Cela dit, saluons le mérite principal de ce plan qui est de faire passer de 12 749 $ à 18 029 $ le revenu annuel des personnes prestataires d’aide sociale jugées inaptes au travail. Une mesure phare méritant d’être reprise par les autres partis.


Comment protéger ?



Attention, cette bonification ne serait toutefois atteinte qu’en 2023. Autre problème : que fera le gouvernement pour mieux protéger ces personnes vulnérables, dont des milliers d’adultes handicapés intellectuels et/ou physiques ? Comment les protégera-t-il de l’exploitation qu’un certain nombre d’entre elles pourraient subir en ressources d’hébergement une fois leurs revenus augmentés ?


Quant aux personnes « aptes » au travail, ce plan n’offre en fait que des grenailles. Même une fois à l’emploi, combien finiront en « travailleurs pauvres » – ce fléau social où travailler à petit salaire est une condamnation à la privation ?


Derrière la vaste catégorie des « aptes au travail » se cachent aussi plusieurs personnes « inaptes » dans les faits. On parle, entre autres, de nombreux aidants naturels obligés de recourir à l’aide sociale. En majorité des femmes, ces aidants s’occupent d’un parent âgé ou d’un enfant adulte, sœur ou frère handicapé. Ces aidants font économiser une fortune au trésor public, mais ne reçoivent que des miettes en retour.


Relooking post-austérité


Ajoutons d’autres injustices non corrigées, dont les pensions alimentaires déduites des chèques d’aide sociale et le maintien du plafond mensuel ridicule de 200 $ pour « gains au travail ».


Parce que ce plan marque une avancée réelle pour les personnes inaptes au travail, mais en fait trop peu pour les autres « pauvres », personne n’est dupe d’une opération qui participe surtout d’un relooking post-austérité du gouvernement.
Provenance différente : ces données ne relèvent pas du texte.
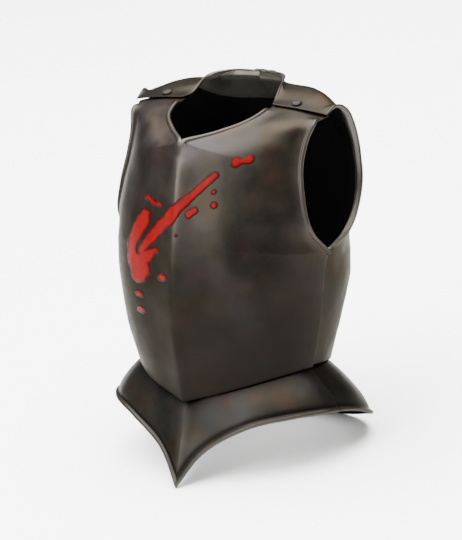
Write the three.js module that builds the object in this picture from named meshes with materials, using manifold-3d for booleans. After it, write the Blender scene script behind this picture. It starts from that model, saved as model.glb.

L’objectif étant de coincer la CAQ dans le coin « droit » de l’arène tout en repositionnant le PLQ dans le coin « justice sociale ». Le tout, tant qu’à avoir du culot, après que les libéraux eux-mêmes aient passé leur mandat à singer la CAQ et à placer leurs émules à la tête des plus gros ministères.


Bref, le problème de Philippe Couillard est que son relooking « progressiste » arrive trop tard dans le mandat pour être vraiment crédible.